REQUIRED WORK:
What is to be transcribed is the run of lines opening with the one that has "Reconstruct the object" and closing with the one that has "import Module from 'manifold-3d';", and only that run, exactly.

++++++++++++++++++++

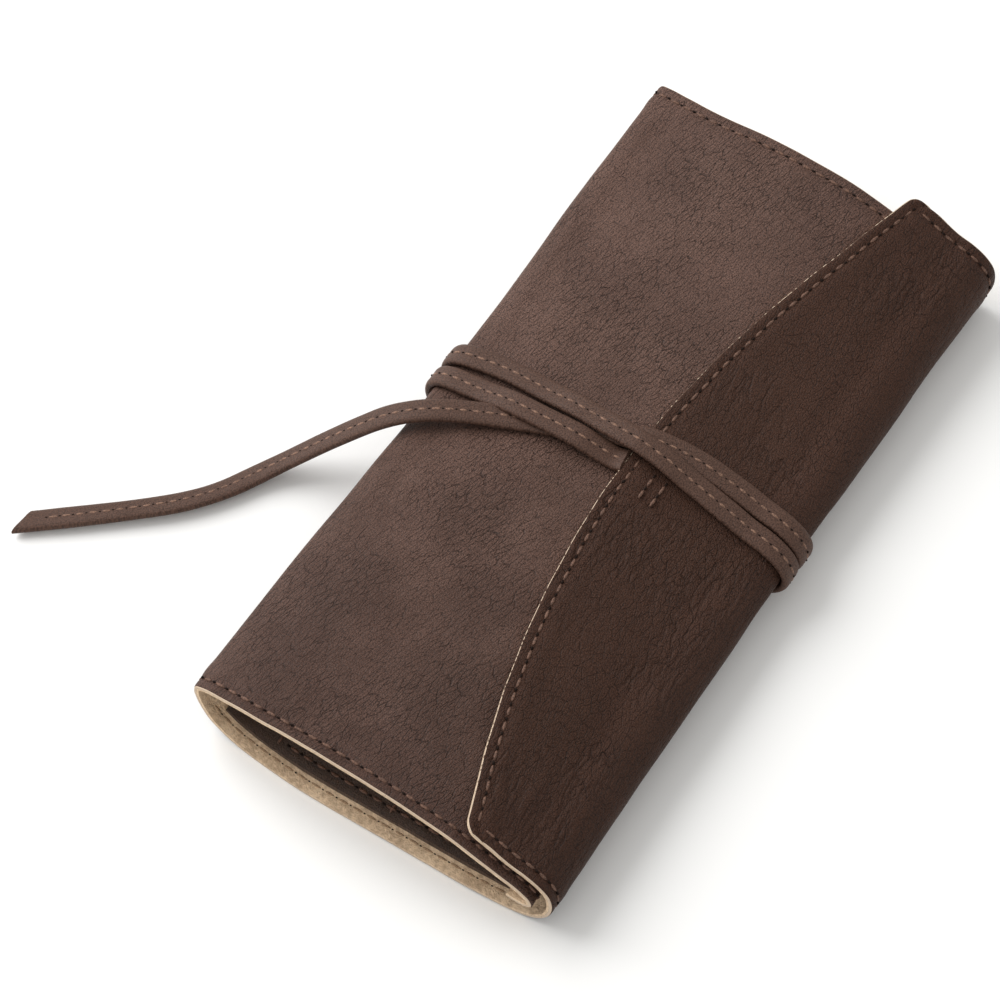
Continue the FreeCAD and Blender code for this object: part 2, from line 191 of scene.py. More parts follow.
def leather(name, colour, crease_shade, lit_and_worn, grain, stretch, lines, folds, depth, gloss, rough=0.5, lean=0.24):
    """Grained leather on a piece's own map in centimetres, its grain drawn out along the second way."""
    f = Finish(name)
    place = f.node("ShaderNodeUVMap", {"uv_map": "run"}, {})
    stray = f.noise(place, 3.2, 3.0, output=1)
    stray_by = {0: stray, 1: (0.12, 0.16, 0.0), 2: place}
    bent = f.node("ShaderNodeVectorMath", {"operation": "MULTIPLY_ADD"}, stray_by)

    def drawn_out(length):
        turned = {"Vector": bent, "Scale": (1, length, 1), "Rotation": (0, 0, -lean)}
        return f.node("ShaderNodeMapping", {"vector_type": "TEXTURE"}, turned)

    def cells(on, scale, border):
        flat = {"feature": "DISTANCE_TO_EDGE", "voronoi_dimensions": "2D"}
        to_edge = f.node("ShaderNodeTexVoronoi", flat, {"Vector": on, "Scale": scale})
        return f.step(to_edge, 0.0, border, 1.0, 0.0)

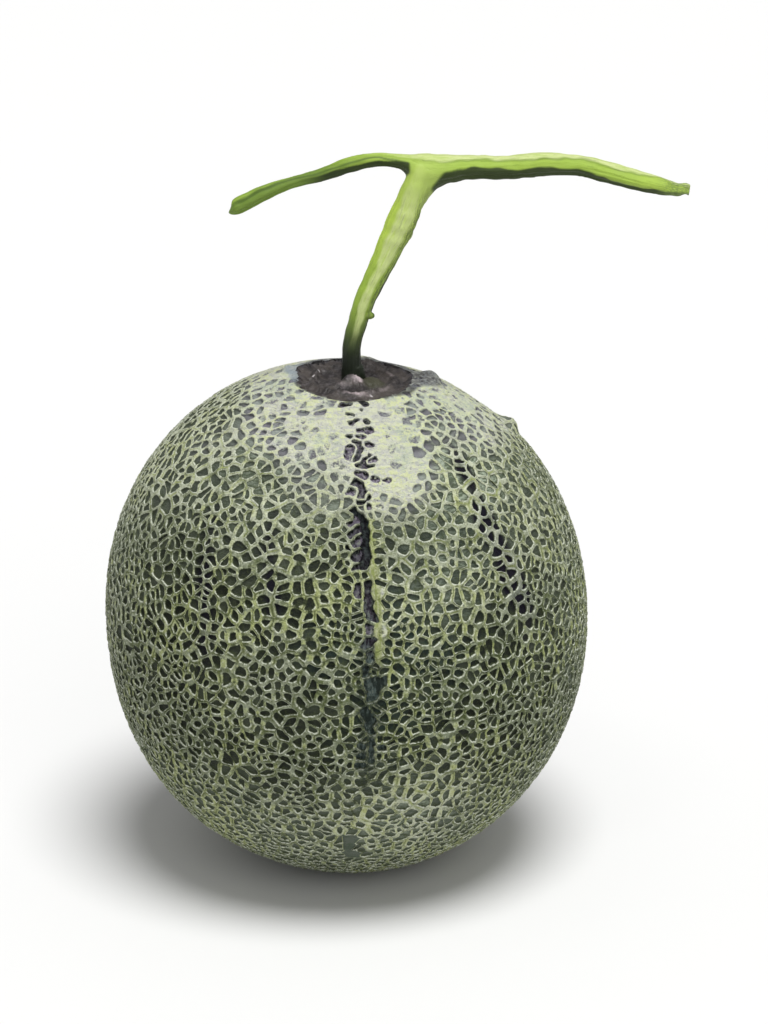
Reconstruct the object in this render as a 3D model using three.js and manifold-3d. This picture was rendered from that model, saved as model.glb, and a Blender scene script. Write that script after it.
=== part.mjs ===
// A netted melon with its T-shaped piece of vine, standing on its blossom end.
// Millimetres, +Z up. The origin is the centre of the small flat spot that the melon rests on.
// The front, with the long furrow in the net, faces -Y, and the vine lies along X.
import * as THREE from 'three';
import { ConvexHull } from 'three/addons/math/ConvexHull.js';
import { mergeVertices } from 'three/addons/utils/BufferGeometryUtils.js';
import Module from 'manifold-3d';

// Body of the melon
const HALF_WIDTH = 75;
const HALF_HEIGHT = 80;
const FULLNESS = 2.1;            // 2 is an ellipsoid, more is squarer
const LEAN = 0.0113;             // upper half fuller on the left, lower half on the right
const EGG = 0.0087;              // shoulders a little broader than the foot
const CENTRE_HEIGHT = 78.3;      // less than HALF_HEIGHT, so the foot is worn flat

// Net of raised ridges, drawn larger than life
const CELL_COUNT = 640;
const CELL_JITTER = 0.45;        // share of a cell's width
const RIDGE_TOP = 0.4;           // above the body's surface
const CELL_FLOOR = -1.2;
const FLOOR_SHARE = 0.74;        // width of a cell's floor against the cell's own width
const SHORTEST_RIDGE = 1.6;      // closer ridge crossings are joined into one
const NET_SEED = 20917;

// Furrow down the front
const FURROW_AZIMUTH = 6;        // degrees from -Y towards +X
const FURROW_TOP = 67;           // degrees of latitude
const FURROW_BOTTOM = -69;
const FURROW_STEP = 9.2;
const FURROW_ROW_OFFSET = 6.6;   // from the furrow's middle to the seeds beside it
const FURROW_CLEAR = 11.5;       // other seeds stay this far away
const FURROW_DEPTH = 1.6;
const FURROW_FLAT = 1.8;
const FURROW_EDGE = 4.2;
const FURROW_FADE = 7;           // degrees of latitude over which it runs out at each end

// Dark disc round the stalk, in its own frame: distance from its axis, height above its rim
const DISC_SIDES = 18;
const DISC_OFFSET_X = 2.8;
const DISC_TILT = 3;             // degrees, down to the right
const DISC_RADIUS = 17.6;
const DISC_FLOOR = -1.9;
const SOCKET_RADIUS = 5.8;
const SOCKET_DEPTH = 6.8;
const DISC_PROFILE = [[15.6, -1.0], [13.4, -1.3], [12.2, -0.7], [10.8, DISC_FLOOR], [7.8, DISC_FLOOR],
  [SOCKET_RADIUS, DISC_FLOOR], [SOCKET_RADIUS, DISC_FLOOR - SOCKET_DEPTH]];

// Flat spot at the blossom end
const REST_SIDES = 16;
const REST_RADIUS = 15.5;
const RING_SPREAD = 5.4;         // cells along a ring have their seeds about this far from it
const RING_JITTER = 0.2;         // share by which that distance and their spacing vary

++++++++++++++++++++

SOLUTION:
Reconstruct the object in this render as a 3D model using three.js and manifold-3d. This picture was rendered from that model, saved as model.glb, and a Blender scene script. Write that script after it.
=== part.mjs ===
// A netted melon with its T-shaped piece of vine, standing on its blossom end.
// Millimetres, +Z up. The origin is the centre of the small flat spot that the melon rests on.
// The front, with the long furrow in the net, faces -Y, and the vine lies along X.
import * as THREE from 'three';
import { ConvexHull } from 'three/addons/math/ConvexHull.js';
import { mergeVertices } from 'three/addons/utils/BufferGeometryUtils.js';
import Module from 'manifold-3d';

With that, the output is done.